Intellectual Humility
Holding views lightly
The willingness to hold conclusions lightly while remaining deeply committed to understanding. Rather than replacing one ideology with another, this is a way of relating to reality that remains responsive and adaptive to change. Wisdom grows not through possessing certainty, but through remaining teachable.
You allow your perspectives to evolve alongside new experiences, resisting the urge to defend views in favour of accommodating learning.


Relational Awareness
Relationships as mirrors
for growth
Relationships are among life's greatest vehicles for evolution. Through them, we encounter both our deepest conditioning and our greatest capacity for growth. The quality of our relationships both reflects and shapes the quality of our inner world.

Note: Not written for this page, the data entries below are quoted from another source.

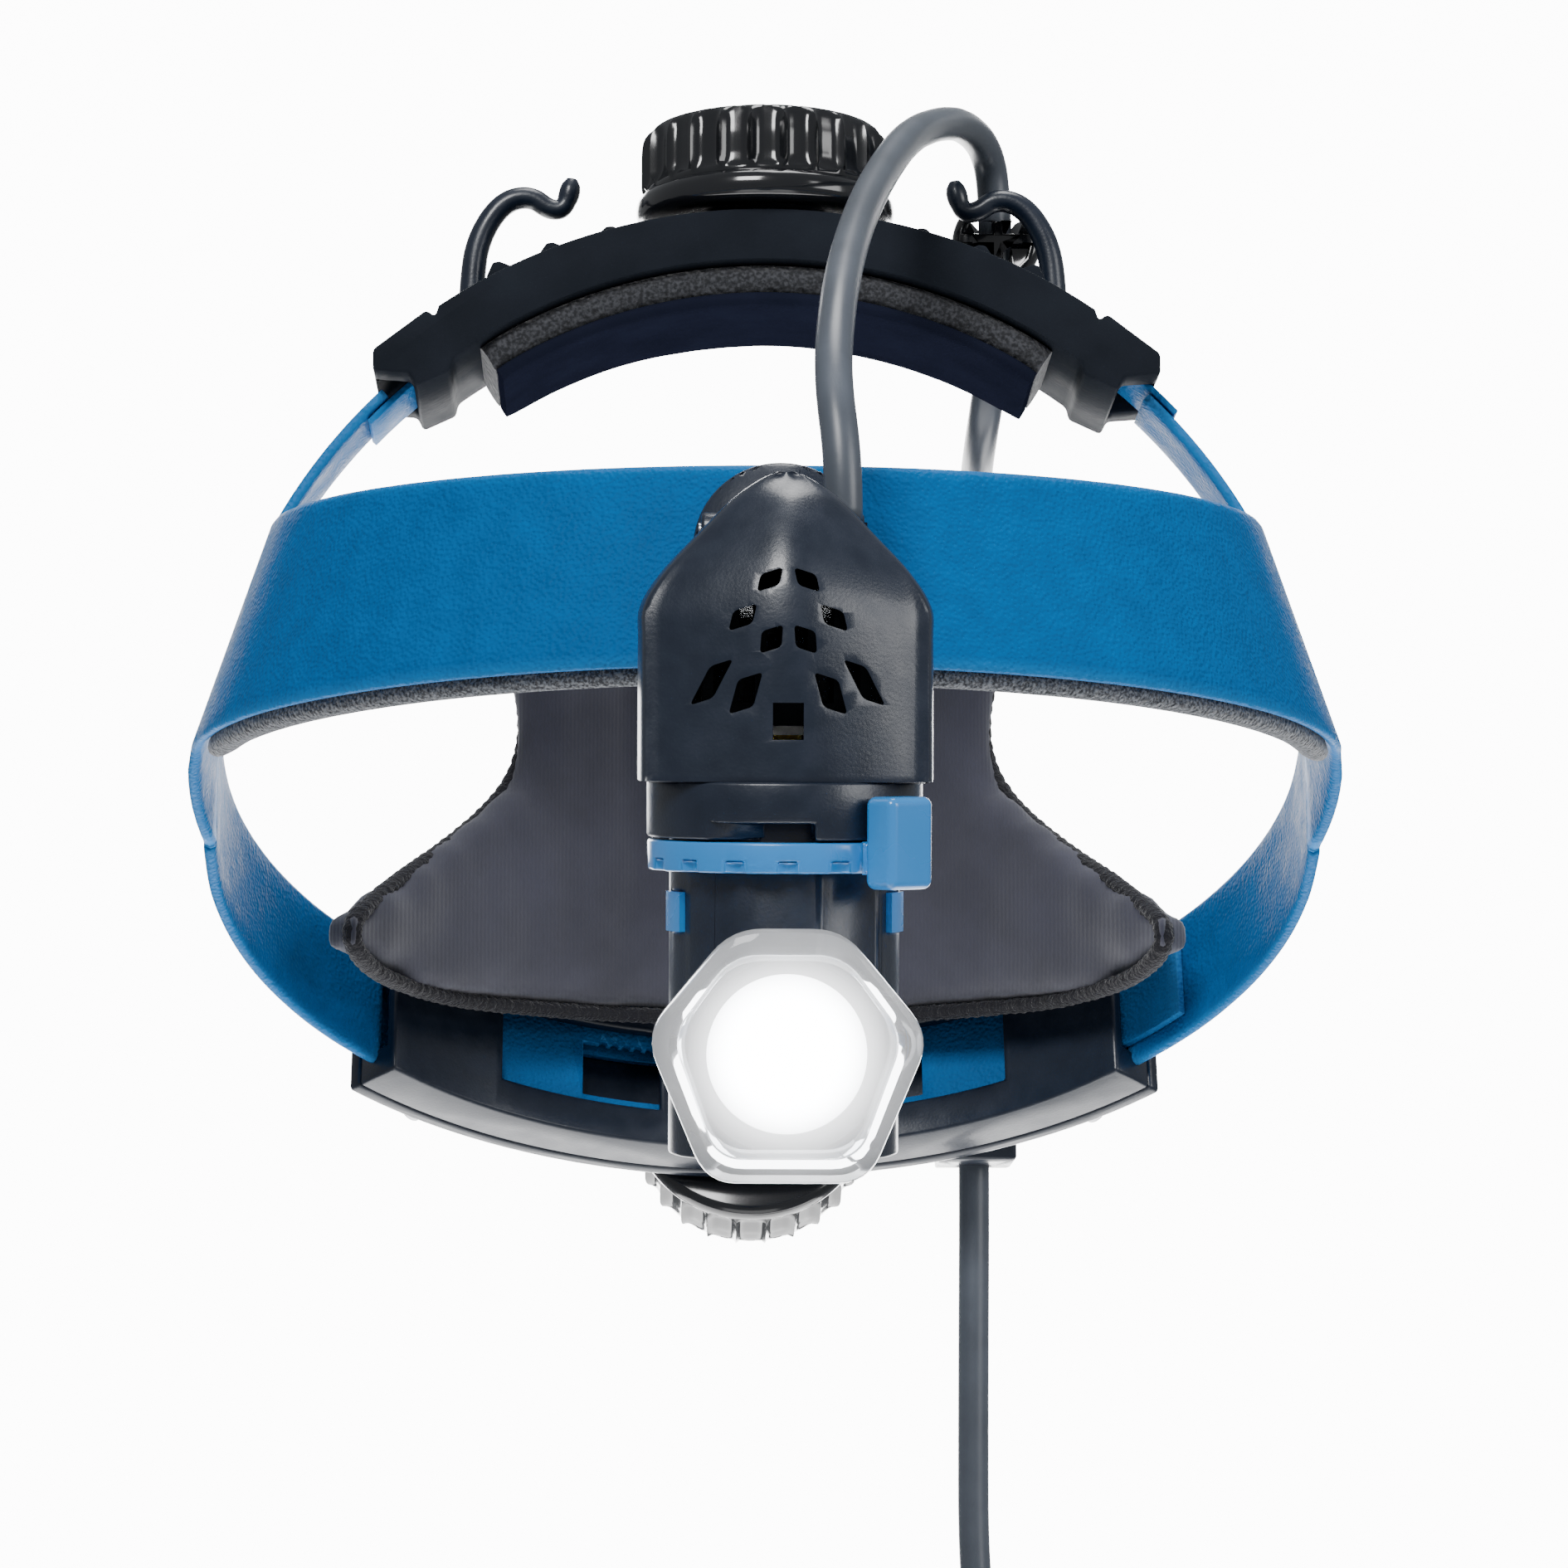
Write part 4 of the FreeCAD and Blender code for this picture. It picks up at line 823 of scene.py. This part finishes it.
HERE = Matrix.Identity(4)
KNOB_ROWS = ((0.0, 14.5), (0.0, 18.6), (0.5, 19.6), (1.3, 19.9), (2.6, 19.9), (3.5, 19.6), (4.1, 18.9),
             (4.4, 18.4), (4.9, 18.5), (5.3, 18.9), (5.8, 19.2), (6.6, 19.3), (7.6, 19.3), (8.8, 19.3),
             (10.0, 19.3), (11.2, 19.25), (12.2, 19.1), (13.1, 18.8), (13.9, 18.2), (14.6, 17.3),
             (15.0, 16.2), (15.2, 15.0), (15.2, 13.2), (14.8, 12.6), (14.8, 4.0), (14.8, 0.0))
FLUTES = 24
FLUTE_DEPTH = 1.5
GRIP_LOW = 5.0
GRIP_HIGH = 14.4
CROWN_KNOB_SEAT = 89.3
REAR_KNOB_SEAT = 91.1


def flute(angle, height):
    """Scooped flutes round the grip that run out at the skirt and below the top rim."""
    if not GRIP_LOW < height < GRIP_HIGH:
        return 0.0
    way = (height - GRIP_LOW) / 9.4
    rise = min(1.0, way / 0.14) * min(1.0, (1.0 - way) / 0.22)
    scoop = abs(math.cos(angle * FLUTES / 2))
    return FLUTE_DEPTH * math.sqrt(max(0.0, 1.0 - (1.0 - scoop) ** 2)) ** 1.5 * math.sqrt(max(0.0, rise))


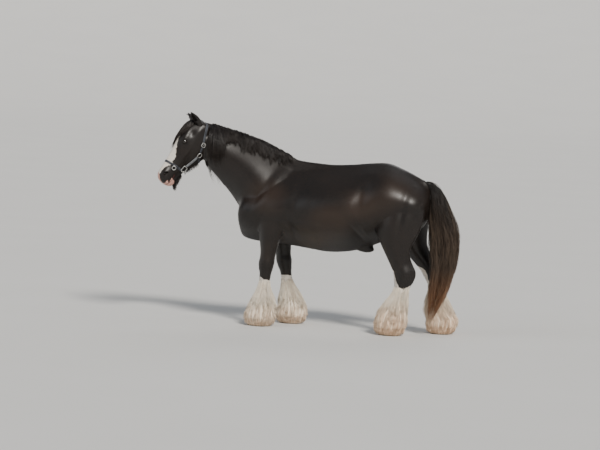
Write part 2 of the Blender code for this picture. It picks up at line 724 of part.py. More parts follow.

You recognise that every relationship offers an opportunity to deepen self-understanding, cultivate compassion, and refine the way you show up in the world.
Ethical Integrity
Aspiration over Ambition
Lasting wellbeing and success are measured less by what we acquire or achieve than by the character we cultivate along the way. Ethics is not simply about doing the right thing; it is about continually choosing that which contributes to one's peace of mind.
You recognise that how you relate to others, the values you embody, and the choices you make are inseparable from the life you are creating.


Personal Responsibility
Owning your part
The willingness to examine your own contribution to the conditions of your life before seeking to change the world around you. Responsibility begins where blame ends, inviting us to examine not only what has happened to us, but how we continue to create the conditions from which our experience unfolds.
You look first to your own assumptions, habits, and choices, recognising that meaningful change begins by acknowledging the part you are playing in shaping the nature of your experience.